Allen Lee Jr. reported that campers were given verbal notice and then told they needed to leave the area.
“Now we’re back to the same position,” Lee said.”Where do we go without being arrested or harassed? How can we get out of being homeless if we have to keep buying all our stuff back?”
The Salt Pond area includes state, county, federal and private owners, including DLNR, U.S. Coast Guard, Gay &Robinson and the state Department of Transportation Airports Division.

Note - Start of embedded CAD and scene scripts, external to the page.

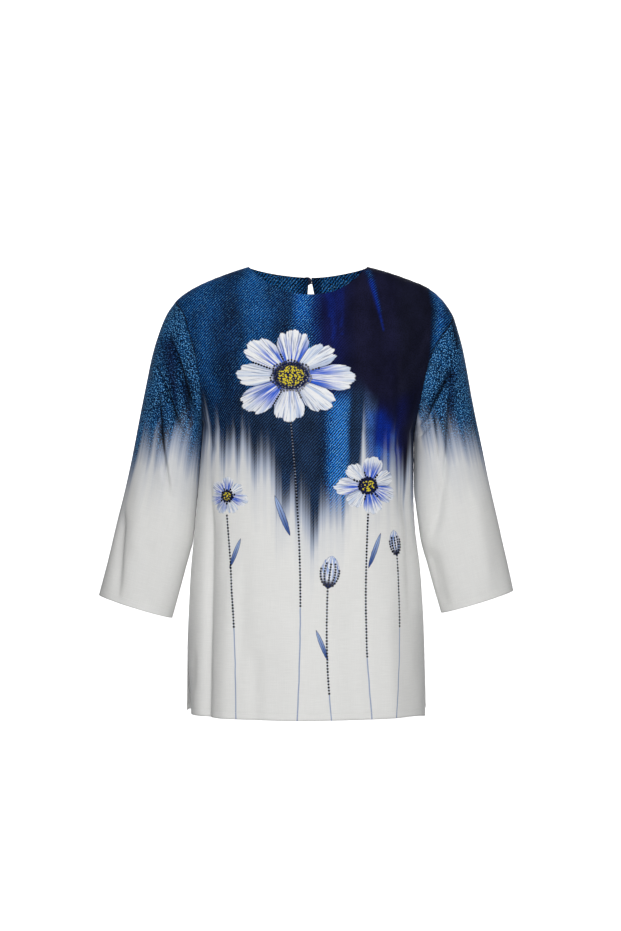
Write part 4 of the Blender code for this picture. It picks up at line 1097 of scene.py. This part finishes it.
# The sleeve's own seam lies along the underarm, so u is counted from the outer fold both ways, and each sleeve
# has its own stretch of u
def makeSleeve(side):
    arm, turnLength = sleeves[side], sleeve["turnLength"]
    rows, columns = arm["u"].shape
    index = np.arange(rows * columns).reshape(rows, columns)
    quads, u, v = (cells(np.concatenate([grid, last], axis=1)) for grid, last in (
        (index, index[:, :1]), (arm["u"], np.full((rows, 1), turnLength)), (arm["v"], arm["v"][:, :1])))
    backHalf = (np.arange(len(quads)) % columns) >= body["upperRows"]
    u = u - turnLength * backHalf[:, None] + sleeve["startOfU"][side]
    ink, gap = armPrint(side, arm)
    # seamGap sets the painted shade along the armhole seam; the crease fields set the painted crease shade
    fields = {
        "ink": ink, "fadeGap": gap, "hemStep": arm["v"][-1:] - arm["v"] - sleeve["hemDepth"],
        "seamGap": arm["toSeam"], "creaseSide": arm["creaseSide"], "paintedCreaseShade": arm["paintedCreaseShade"]}
    points, outward, corners = arm["grid"].reshape(-1, 3), arm["normal"].reshape(-1, 3), np.stack([u, v], axis=2)
    node = ("sleeve_right", "sleeve_left")[side]
    return clothPiece(
        ("sleeveRight", "sleeveLeft")[side], node, points, quads, corners, fields, outward, materials["sleeve"])


# Stitches along hems, cuffs and slits: small tubes with rounded ends
stitches = {
    "length": 2.3, "pitch": 3.1, "thick": 0.34, "rise": 0.162, "dip": 0.30, "sides": 6, "inFromSlit": 8.0,
    "turnAbove": 6.0, "slitAbove": 4.0, "slitColumns": 14, "slitSteps": 120, "hemEnd": 2.2, "hemSteps": 600,
    "cuffSteps": 700, "lastShare": 0.7,
    "rounding": ((-1.0, 0.45), (-0.72, 0.9), (0.0, 1.0), (0.72, 0.9), (1.0, 0.45)),
    "light": (234, 234, 232), "dark": (206, 206, 204), "twistScale": 5200.0,
}
shells = {face: makePanel(face) for face in panels}
shells.update(right=makeSleeve(leftSide), left=makeSleeve(rightSide))
print("blouse: cloth pieces made")


# A field read between the four grid points round a fractional row and column
def readGrid(field, row, column):
    row = np.clip(row, 0, field.shape[0] - 1.001)
    column = np.clip(column, 0, field.shape[1] - 1.001)
    i, j = row.astype(int), column.astype(int)
    a, b = row - i, column - j
    if field.ndim == 3:
        a, b = a[:, None], b[:, None]
    near, far = (field[i, k] * (1 - a) + field[i + 1, k] * a for k in (j, j + 1))
    return near * (1 - b) + far * b


search = {"rounds": 40, "longest": 12.0, "startRow": 0.45, "startColumn": 0.5, "edge": 1.01, "near": 0.5}


# Row and column of each (u, v), by Newton steps on the panel's two measures
def findPlaces(panel, u, v):
    fields = panel["u"], panel["v"]
    slopes = [slope for field in fields for slope in np.gradient(field)]
    rows, columns = panel["u"].shape
    row, column = np.full(len(u), rows * search["startRow"]), np.full(len(u), columns * search["startColumn"])
    edge, longest = search["edge"], search["longest"]
    for _ in range(search["rounds"]):
        du, dv = (wanted - readGrid(field, row, column) for wanted, field in zip((u, v), fields))
        a, b, c, d = (readGrid(slope, row, column) for slope in slopes)
        size = a * d - b * c
        row = np.clip(row + np.clip((du * d - dv * b) / size, -longest, longest), 0, rows - edge)
        column = np.clip(column + np.clip((dv * a - du * c) / size, -longest, longest), 0, columns - edge)
    return row, column


# Place in metres and true outward direction of the folded cloth at fractional rows and columns
def frameAt(sheet, row, column):
    world = toWorld(sheet["grid"])
    down, across = (readGrid(np.gradient(world, axis=k), row, column) for k in (0, 1))
    out = np.cross(across, down)
    out *= np.sign(np.sum(out * readGrid(sheet["normal"] * [1, 1, -1], row, column), axis=1, keepdims=True))
    return readGrid(world, row, column), unit(out)


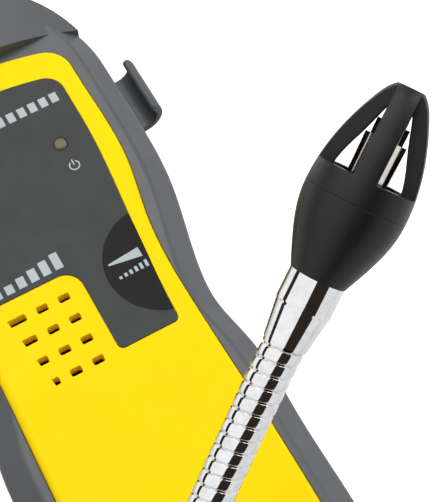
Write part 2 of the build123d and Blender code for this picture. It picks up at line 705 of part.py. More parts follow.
# Contact plates against the side walls of the bay
for name, inner_x in (("left_contacts", -rib_x), ("right_contacts", contact_x)):
    with BuildPart() as contacts:
        with Locations(*[(inner_x, cell_first_y + index * CELL_PITCH, cell_z)
                         for index in range(CELL_COUNT)]):
            Box(CONTACT_THICK, CONTACT_SIZE[0], CONTACT_SIZE[1],
                align=(Align.MIN, Align.CENTER, Align.CENTER))
    save(contacts, name)

# Battery door: plate flush with the back, tongue in the grooves, grip grooves
with BuildPart() as battery_door:
    with BuildSketch(Plane.XY.offset(DOOR_LIFT)):
        with Locations((0, plate_end_y)):
            Rectangle(2 * door_half, LENGTH, align=(Align.CENTER, Align.MAX))
    extrude(amount=DOOR_PLATE)
    with BuildSketch(Plane.XY.offset(tongue_z)):
        with Locations((0, tongue_end_y)):
            Rectangle(2 * tongue_half, LENGTH, align=(Align.CENTER, Align.MAX))
    extrude(amount=TONGUE_THICK)
    add(rear_form.part, mode=Mode.INTERSECT)
    with BuildSketch(Plane.XY.offset(DOOR_LIFT)):
        with Locations((0, plate_end_y - GRIP_GROOVES * GROOVE_PITCH)):
            with GridLocations(1, GROOVE_PITCH, 1, GRIP_GROOVES):
                Rectangle(door_half, GROOVE_PITCH / 2)
    extrude(amount=GROOVE_DEPTH, mode=Mode.SUBTRACT)
save(battery_door, "battery_door")

# Screws that hold the shells together, heads sunk in the back
with BuildPart() as housing_screws:
    with Locations(*[(x, y, SCREW_SEAT_Z) for x, y in screw_places]):
        Cylinder(SCREW_SHANK, SPLIT_Z - SCREW_SEAT_Z + SCREW_BITE,
                 align=(Align.CENTER, Align.CENTER, Align.MIN))
        Cylinder(SCREW_HEAD, SCREW_HEAD_HEIGHT, align=(Align.CENTER, Align.CENTER, Align.MAX))
        with Locations((0, 0, -SCREW_HEAD_HEIGHT)):
            Box(2 * SCREW_HEAD - 1.6, 0.7, 1.0, mode=Mode.SUBTRACT)
            Box(0.7, 2 * SCREW_HEAD - 1.6, 1.0, mode=Mode.SUBTRACT)
save(housing_screws, "housing_screws")

# Bush in the end wall, with the socket of the arm's first bend
with BuildPart() as arm_bush:
    with BuildSketch(Plane.XY.offset(SPLIT_Z)):
        with BuildLine():
            lip_y = ARM_PIVOT_Y + SOCKET_LIP
            Polyline((0, BUSH_INNER_Y), (BUSH_RADIUS, BUSH_INNER_Y), (BUSH_RADIUS, GLAND_OUTER_Y),
                     (BUSH_FLANGE, GLAND_OUTER_Y), (BUSH_FLANGE, GLAND_OUTER_Y + BUSH_FLANGE_THICK - 0.6),
                     (BUSH_FLANGE - 0.6, GLAND_OUTER_Y + BUSH_FLANGE_THICK),
                     (BUSH_RADIUS, GLAND_OUTER_Y + BUSH_FLANGE_THICK), (ARM_RADIUS, lip_y),
                     (0, lip_y), close=True)
        make_face()
    revolve(axis=Axis((0, 0, SPLIT_Z), (0, 1, 0)))
    with Locations((0, ARM_PIVOT_Y, SPLIT_Z)):
        Sphere(BALL_RADIUS + BALL_GAP, mode=Mode.SUBTRACT)
save(arm_bush, "arm_bush")

# Hexagon nut inside the end wall
with BuildPart() as bush_nut:
    with BuildSketch(Plane.XZ.offset(-GLAND_INNER_Y)):
        with Locations((0, SPLIT_Z)):
            RegularPolygon(NUT_ACROSS / 2, 6, major_radius=False)
            Circle(BUSH_RADIUS, mode=Mode.SUBTRACT)
    extrude(amount=NUT_THICK)
save(bush_nut, "bush_nut")

# Flexible arm: six sections, each a bent ringed tube with a ball at its start.
# A section's plane stands at its start, with z along the arm and x to the side it bends to.
section_length = ARM_LENGTH / len(ARM_BENDS)
start = Plane(origin=(0, ARM_PIVOT_Y, SPLIT_Z), x_dir=(1, 0, 0), z_dir=(0, 1, 0))
for index, (bend, side) in enumerate(ARM_BENDS):
    turn = math.radians(side)
    bend_way = start.x_dir * math.cos(turn) + start.y_dir * math.sin(turn)
    start = Plane(origin=start.origin, x_dir=bend_way, z_dir=start.z_dir)
    bend_radius = section_length / math.radians(bend)

    def along(distance):
        """Plane across the arm at a distance from the section's start."""
        angle = distance / bend_radius
        offset_x = bend_radius * (1 - math.cos(angle))
        offset_z = bend_radius * math.sin(angle)
        x_way = start.x_dir * math.cos(angle) - start.z_dir * math.sin(angle)
        z_way = start.x_dir * math.sin(angle) + start.z_dir * math.cos(angle)
        centre = start.origin + start.x_dir * offset_x + start.z_dir * offset_z
        return Plane(origin=centre, x_dir=x_way, z_dir=z_way)

    end = along(section_length)
    last = index == len(ARM_BENDS) - 1
    ring_step = (section_length - SECTION_START) / ARM_RINGS
    rings = [along(SECTION_START + (count + 0.5) * ring_step) for count in range(ARM_RINGS)]
    stations = [along(SECTION_START)] + rings
    with BuildPart() as section:
        for near, far in zip(stations, stations[1:]):
            step = far.origin - near.origin
            with BuildSketch(Plane(origin=near.origin, z_dir=step)):
                Circle(ARM_RADIUS - ARM_GROOVE)
            extrude(amount=step.length)
        for ring in rings:
            with BuildSketch(ring):
                Circle(ARM_RADIUS)
            extrude(amount=ring_step * ARM_RING_SHARE / 2, both=True)
        with BuildSketch(end):
            Circle(ARM_RADIUS - ARM_GROOVE)
        extrude(amount=-ring_step / 2)
        if not last:
            with BuildSketch(end):
                Circle(ARM_RADIUS - ARM_GROOVE)
            extrude(amount=SOCKET_LIP)
            with Locations(end.location):
                Sphere(BALL_RADIUS + BALL_GAP, mode=Mode.SUBTRACT)
        with BuildSketch(start):
            Circle(BALL_NECK)
        extrude(amount=SECTION_START + BALL_NECK_ROOT)
        with Locations(start.location):
            Sphere(BALL_RADIUS)
    save(section, f"arm_section_{index + 1}")
    start = end

# The ferrule and the sensor tip stand on a plane at the arm's end, z along the arm.
turn = math.radians(RIB_TURN)
rib_way = start.x_dir * math.cos(turn) + start.y_dir * math.sin(turn)
tip = Plane(origin=start.origin, x_dir=rib_way, z_dir=start.z_dir)
tip_axis = Axis(tip.origin, tip.z_dir)
tip_side = Plane(origin=tip.origin, x_dir=tip.x_dir, z_dir=-tip.y_dir)
lip = FERRULE_LENGTH


def tip_section(*points):
    """Closed outline of radius and height pairs in the plane beside the tip's axis."""
    with BuildSketch(tip_side) as sketch:
        with BuildLine():
            Polyline(*points, close=True)
        make_face()
    return sketch.sketch


# Ferrule: cone on the arm, then a slightly tapered barrel
with BuildPart() as ferrule:
    revolve(tip_section((0, 0), (ARM_RADIUS + 0.2, 0), (FERRULE_RADIUS - 0.15, FERRULE_CONE),
                        (FERRULE_RADIUS, FERRULE_CONE + 0.5), (FERRULE_RADIUS, lip), (0, lip)), axis=tip_axis)
save(ferrule, "ferrule")

# Sensor base: egg-shaped lower half with a well for the sensor and a spigot for the cap
seam = lip + TIP_SEAM
with BuildPart() as sensor_base:
    with BuildSketch(tip_side):
        with BuildLine():
            Spline((TIP_LIP_RADIUS, lip), (TIP_BELLY_RADIUS, lip + TIP_BELLY), (TIP_RADIUS, seam),
                   tangents=((0.45, 1), (0, 1)))
            Polyline((TIP_RADIUS, seam), (CAP_SPIGOT, seam), (CAP_SPIGOT, seam + CAP_OVERLAP),
                     (WELL_RADIUS, seam + CAP_OVERLAP), (WELL_RADIUS, lip + WELL_START),
                     (0, lip + WELL_START), (0, lip), (TIP_LIP_RADIUS, lip))
        make_face()
    revolve(axis=tip_axis)
save(sensor_base, "sensor_base")

# Plug-in socket at the bottom of the well
socket_top = lip + WELL_START + SOCKET_THICK
with BuildPart() as sensor_socket:
    revolve(tip_section((0, lip + WELL_START), (WELL_RADIUS - 0.1, lip + WELL_START),
                        (WELL_RADIUS - 0.1, socket_top), (0, socket_top)), axis=tip_axis)
save(sensor_socket, "sensor_socket")

# Three pins between the socket and the sensor
with BuildPart() as sensor_pins:
    with BuildSketch(tip.offset(socket_top)):
        with PolarLocations(PIN_CIRCLE, PIN_COUNT):
            Circle(PIN_RADIUS)
    extrude(amount=lip + CAN_START - socket_top)
save(sensor_pins, "sensor_pins")

# Metal can of the sensor, with a rim at its foot and a step at its top
can_foot = lip + CAN_START
with BuildPart() as sensor_can:
    revolve(tip_section((0, can_foot), (CAN_RADIUS + 0.7, can_foot), (CAN_RADIUS + 0.7, can_foot + 0.8),
                        (CAN_RADIUS, can_foot + 0.8), (CAN_RADIUS, lip + CAN_TOP),
                        (CAN_STEP_RADIUS, lip + CAN_TOP), (CAN_STEP_RADIUS, lip + CAN_STEP_TOP),
                        (SCREEN_RADIUS, lip + CAN_STEP_TOP), (SCREEN_RADIUS, lip + CAN_STEP_TOP - SCREEN_THICK),
                        (0, lip + CAN_STEP_TOP - SCREEN_THICK)), axis=tip_axis)
save(sensor_can, "sensor_can")

# Porous metal screen set in the can's top
with BuildPart() as sensor_screen:
    revolve(tip_section((0, lip + CAN_STEP_TOP - SCREEN_THICK), (SCREEN_RADIUS, lip + CAN_STEP_TOP - SCREEN_THICK),
                        (SCREEN_RADIUS, lip + CAN_STEP_TOP - 0.2), (0, lip + CAN_STEP_TOP - 0.2)), axis=tip_axis)
save(sensor_screen, "sensor_screen")

# Sensor cap: upper half of the egg with four ribs between open windows
with BuildPart() as sensor_cap:
    with BuildSketch(tip_side):
        with BuildLine():
            Spline((TIP_RADIUS, seam + CAP_LIFT), (TIP_SHOULDER_RADIUS, lip + TIP_SHOULDER),
                   (TIP_CROWN_RADIUS, lip + TIP_CROWN), (TIP_TOP_RADIUS, lip + TIP_LENGTH),
                   tangents=((0, 1), (-1, 0.75)))
            Line((TIP_TOP_RADIUS, lip + TIP_LENGTH), (TIP_MOUTH, lip + TIP_LENGTH))
            Spline((TIP_MOUTH, lip + TIP_LENGTH), (TIP_SHOULDER_RADIUS - CAP_WALL, lip + TIP_SHOULDER),
                   (CAP_SPIGOT - 0.4, seam + CAP_OVERLAP + 0.2), tangents=((0.5, -1), (0.1, -1)))
            Polyline((CAP_SPIGOT - 0.4, seam + CAP_OVERLAP + 0.2),
                     (CAP_SPIGOT + CAP_FIT, seam + CAP_OVERLAP + 0.2),
                     (CAP_SPIGOT + CAP_FIT, seam + CAP_LIFT), (TIP_RADIUS, seam + CAP_LIFT))
        make_face()
    revolve(axis=tip_axis)
    with BuildSketch(tip.offset(lip + WINDOW_START)):
        Circle(TIP_RADIUS + 1)
        for rib in range(RIB_COUNT):
            Rectangle(2 * TIP_RADIUS, RIB_WIDTH, rotation=rib * 360 / RIB_COUNT,
                      mode=Mode.SUBTRACT)
    extrude(amount=TIP_LENGTH - WINDOW_START + 1, mode=Mode.SUBTRACT)
save(sensor_cap, "sensor_cap")
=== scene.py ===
import math

import bpy
from mathutils import Matrix, Vector


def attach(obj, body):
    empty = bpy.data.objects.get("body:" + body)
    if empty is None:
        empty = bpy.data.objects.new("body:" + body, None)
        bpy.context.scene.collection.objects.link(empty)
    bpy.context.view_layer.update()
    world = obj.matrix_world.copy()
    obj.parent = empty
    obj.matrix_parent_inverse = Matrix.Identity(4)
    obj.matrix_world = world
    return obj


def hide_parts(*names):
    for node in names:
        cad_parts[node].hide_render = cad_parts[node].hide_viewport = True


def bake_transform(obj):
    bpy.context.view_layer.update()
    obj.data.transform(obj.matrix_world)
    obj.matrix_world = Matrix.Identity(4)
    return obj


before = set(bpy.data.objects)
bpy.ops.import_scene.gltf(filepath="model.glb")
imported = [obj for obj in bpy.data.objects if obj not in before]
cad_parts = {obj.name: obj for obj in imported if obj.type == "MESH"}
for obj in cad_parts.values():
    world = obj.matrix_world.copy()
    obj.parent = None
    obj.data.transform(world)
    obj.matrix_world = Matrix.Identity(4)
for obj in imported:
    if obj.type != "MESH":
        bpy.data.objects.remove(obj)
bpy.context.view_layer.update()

# Metres, in the frame of the part: +X right, +Y to the arm end, +Z out of the front.
MM = 0.001

# Camera, as worked out from the photograph
CAMERA_PLACE = Vector((-33.5, -127.3, 342.4)) * MM
CAMERA_AZIMUTH = -29.3
CAMERA_ELEVATION = 64.0
CAMERA_LENS = 93.2

# Label and its prints
LABEL_TOP_Z = 46.5 * MM
PRINT_THICK = 0.06 * MM
LENS_CENTRE = (24.6, 4.1)
LENS_RADIUS = 15.0
LABEL_NECK_HALF = 23.2
LABEL_NECK_Y = 22.0
LABEL_FOOT_HALF = 20.3
LABEL_BOTTOM_Y = -13.4

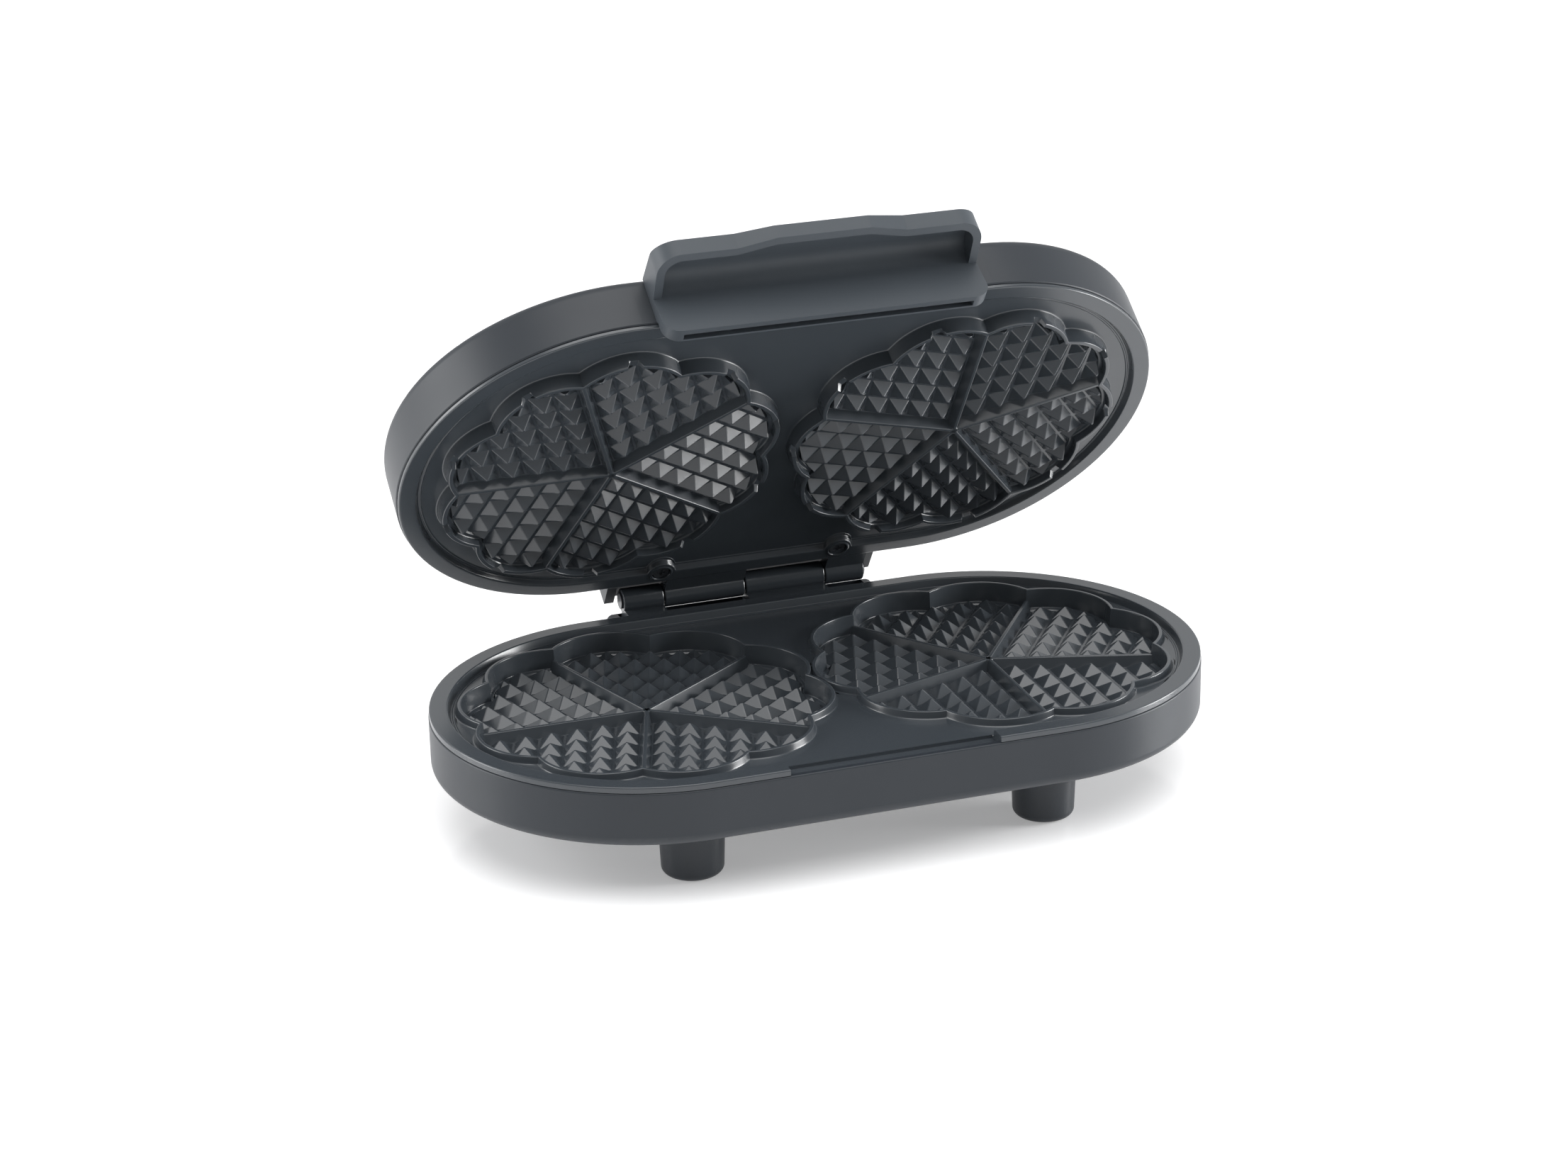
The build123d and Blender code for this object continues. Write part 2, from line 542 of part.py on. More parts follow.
def handle_screws():
    """Two screws that hold the handle, driven from inside the lid."""
    group = []
    for x in (-HANDLE_SCREW_X, HANDLE_SCREW_X):
        shank = rod_y(x, -95.5, -88.5, HANDLE_SCREW_Z, 1.5)
        head = rod_y(x, -HOUSING_R + WALL + 0.1, -HOUSING_R + WALL + 1.9, HANDLE_SCREW_Z, 3.2)
        group.append(shank + head)
    return Compound(children=group)


# ---- assembly ------------------------------------------------------------------------------------
def base_parts():
    parts = {
        "base_housing": base_housing(), "lower_plate": lower_plate(), "hinge_pin": hinge_pin(),
        "base_screws": base_screws(), "foot_screws": foot_screws(),
        "lower_heating_element": heater(LOWER_TUBE_Z), "lower_element_straps": lower_straps(),
        "lower_strap_screws": lower_strap_screws(), "lower_reflector": lower_reflector(),
        "terminal_block": terminal_block(), "terminal_screws": terminal_screws(), "base_leads": base_leads(),
        "cord_gland": cord_gland(),
    }
    names = {(-1, -1): "front_left", (1, -1): "front_right", (-1, 1): "rear_left", (1, 1): "rear_right"}
    for (sx, sy), where in names.items():
        parts["foot_" + where] = foot(sx * FOOT_X, sy * FOOT_Y)
        parts["foot_pad_" + where] = foot_pad(sx * FOOT_X, sy * FOOT_Y)
    return parts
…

“There are several properties in the Salt Pond area of Kaua‘i that have become targets for dumping and squatters,” DLNR spokesperson Dan Dennison said in an email. Kaua‘i DLNR Division of Conservation and Resources Enforcement personnel concentrated on its designated lands, Dennison said.
Dennison reported two petty-misdemeanor citations for being in a closed area and no arrests as of Tuesday afternoon on these state lands. Notices to vacate the area by June 30 were put up on June 15.
Salt Pond is anticipated to reopen toward the end of July, and will reopen for day use only on Saturday, July 10.
When the park reopens to camping, it will only be for recreational use, according to the county.
Tuesday, truckloads pulled out items left behind at the site, as well as picnic tables.
Later in the day, residents of Salt Pond, Tess Schleihs said, continued to wait on word on where to go and where their personal items are going.
Last week, on the date of the Salt Pond closure, Schleihs noted the difference between “homeless” and “houseless.” Over time, she realized that those who are “houseless” lack that, a house.
“I used to think they were one of the same,” Schleihs said. But the community at Salt Pond, she said, became a home, as well as a community. The closure of the park signified becoming homeless, she said.